The court did note that a reasonable juror could come out
either way on defendants’ intent; it just didn’t matter, even if intent favored
the plaintiff.
The quality of defendants’ services, which the Second
Circuit hasn’t gotten around to eliminating, was interesting if only because
the court was called on to judge the quality of religious services.   “Plaintiff
argues that defendants’ ordination services are inferior because they allow
anyone to become ordained online without committing to a particular teaching or
faith, without formal education, without training, and without committing to
attend to the spiritual needs of others. On the other hand, the features that
plaintiff views disparagingly are likely the very features that defendants’
customers value.
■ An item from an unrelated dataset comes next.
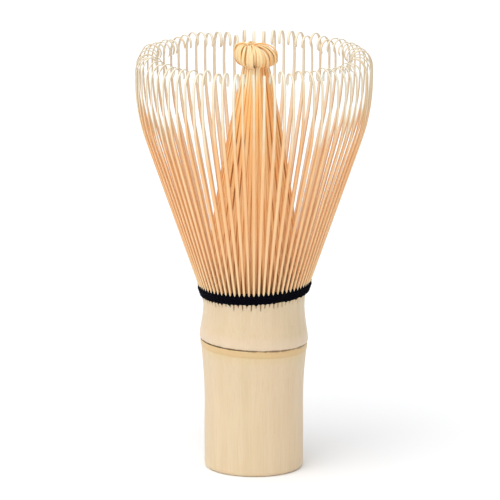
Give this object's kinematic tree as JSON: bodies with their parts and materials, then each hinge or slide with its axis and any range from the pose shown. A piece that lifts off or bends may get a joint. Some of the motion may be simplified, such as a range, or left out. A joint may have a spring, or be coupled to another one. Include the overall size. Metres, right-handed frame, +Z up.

Thus, we find that defendants’ services are not inherently
Cybersquatting claims failed too, of course; even if the
mark weren’t generic, the primary cybersquatting claim would still  have failed because the mark was not
distinctive at the time universalchurch.org was registered, in 2010, before the
“Universal Church” registration became inconstestable and before it acquired
any secondary meaning.

The court granted summary judgment sua sponte on the NYGBL
claims because they couldn’t succeed; ordinary trademark or trade dress infringement
claims are not cognizable under §§ 349 and 350 unless there is a “specific and
substantial injury to the public interest over and above ordinary trademark
infringement or dilution.”  The plaintiff
argued that there would be harm from getting the wrong religious services, but “the
injury is precisely the type of injury that results from ordinary trademark
confusion and does not constitute a separate public injury.”